Employer Screening, Unemployment Stigma and Optimal Unemployment Insurance
Tim Obermeier  1@  , Mario Meier  1, *@  
1 : University of Mannheim
* : Corresponding author

This paper studies how firms' screening behavior and crowding out among applicants affect the optimal design of unemployment policies. In our model, firms face a pool of applicants and observe unemployment duration and a signal about productivity. Firms screen the applicants with the highest expected productivity first. The probability of being hired declines with duration due to declining beliefs about productivity and competition by other job seekers. We estimate the model using German administrative employment records and information on job search behavior, vacancies and applications.
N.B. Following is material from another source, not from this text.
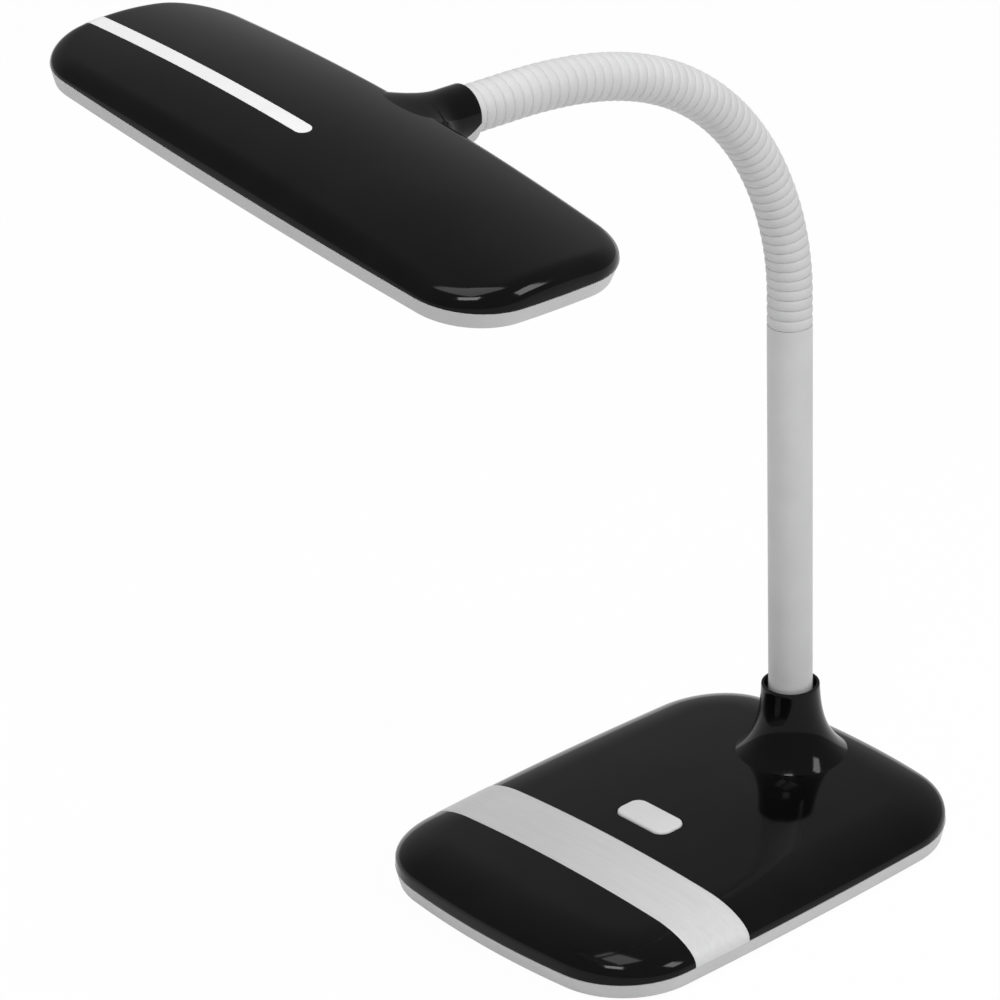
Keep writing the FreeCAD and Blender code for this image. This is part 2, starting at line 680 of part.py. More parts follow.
# Power inlet in the back wall: housing with a nose and bore, and its pin
inlet_front = inlet_edge - wall - float(dim.inlet_set_back) - float(dim.inlet_length)
inlet_face = float(dim.inlet_length) + float(dim.inlet_set_back) + wall / 2
inlet_depth = float(dim.inlet_bore_depth)
inlet_body = cylinder("inlet_nose", dim.inlet_nose_radius, inlet_face)
inlet_block = box("inlet_block", dim.inlet_side, dim.inlet_side, dim.inlet_length, 0, 0, 0)
inlet_bore = cylinder("inlet_bore", dim.inlet_bore_radius, dim.inlet_length, 0, 0,
                      inlet_face - inlet_depth)
inlet_place = Placement(Vector(inlet_x, inlet_front, inlet_z), Rotation(Vector(1, 0, 0), -90))
inlet = cut("inlet", fuse("inlet_solid", [inlet_body, inlet_block]), inlet_bore)
node(inlet, "power_inlet", inlet_place)
pin = cylinder("inlet_pin_rod", dim.inlet_pin_radius, dim.inlet_bore_depth * 0.8)
node(group("inlet_pin", [pin]), "power_inlet_pin",
     inlet_place * Placement(Vector(0, 0, inlet_face - inlet_depth), Rotation()))


# Tray screws, up from below into the shell's posts
def screw(name, shank, x, y, z, down=False, radius=None):
    """A pan-head screw: its head's outer face at z, its shank up, or down."""
    radius = dim.screw_radius if radius is None else radius
    sunk = cylinder(name + "_head", radius * dim.screw_head_share, dim.screw_head_height)
    rod = cylinder(name + "_shank", radius, dim.screw_head_height + shank)
    item = fuse(name, [sunk, rod])
    turn = Rotation(Vector(1, 0, 0), 180) if down else Rotation()
    item.Placement = Placement(Vector(float(x), float(y), float(z)), turn)
    return item


tray_shank = dim.tray_height - dim.screw_head_height + dim.tray_screw_depth - dim.screw_tip_gap
node(group("tray_screw_set", [
    screw(f"tray_screw_{index}", tray_shank, x, y, under_tray)
    for index, (x, y) in enumerate(screw_spots)]), "tray_screws")

# Steel weight plate with the window for the board and the hole for the neck's foot
plate_middle = (dim.ballast_front_gap - dim.ballast_back_gap) / 2
plate_length = dim.base_depth - dim.ballast_front_gap - dim.ballast_back_gap
ballast = plate("ballast", rectangle(dim.base_width - 2 * dim.ballast_side_gap, plate_length, 0,
                                     plate_middle),
                dim.ballast_thickness, plate_low,
                [rectangle(dim.ballast_window_length, dim.ballast_window_width, 0, button_y)])
holes = [cylinder("foot_hole", dim.shank_radius, dim.ballast_thickness, 0, pole_y, plate_low)]
for index, (x, y) in enumerate(ballast_spots):
    holes.append(cylinder(f"ballast_hole_{index}", dim.screw_radius, dim.ballast_thickness,
                          x, y, plate_low))
node(cut("ballast_drilled", ballast, fuse("ballast_holes", holes)), "ballast_plate")
ballast_head_top = plate_top + dim.screw_head_height
node(group("ballast_screw_set", [
    screw(f"ballast_screw_{index}",
          dim.ballast_thickness + dim.ballast_seat - dim.tray_floor - dim.screw_tip_gap,
          x, y, ballast_head_top, down=True)
    for index, (x, y) in enumerate(ballast_spots)]), "ballast_screws")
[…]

The model matches the observed decline in search effort and job finding rates and the implied decline of callback rates is in line with recent evidence from audit studies. Optimal policy takes into account that unemployment benefits can affect hiring probabilities by making unemployment duration more or less informative and by changing the applications-per-vacancy ratio due to search effort or vacancy responses. In theory, optimal benefits for the long-term unemployed can be higher or lower than for the short-term unemployed and the equilibrium elasticity of unemployment duration to benefits can be larger or smaller than the standard micro elasticity. Our quantitative findings suggest that benefit levels should be more generous, especially after the first year of unemployment. We also find that extended benefits do not increase the duration of unemployment as much as suggested by a model without employer screening.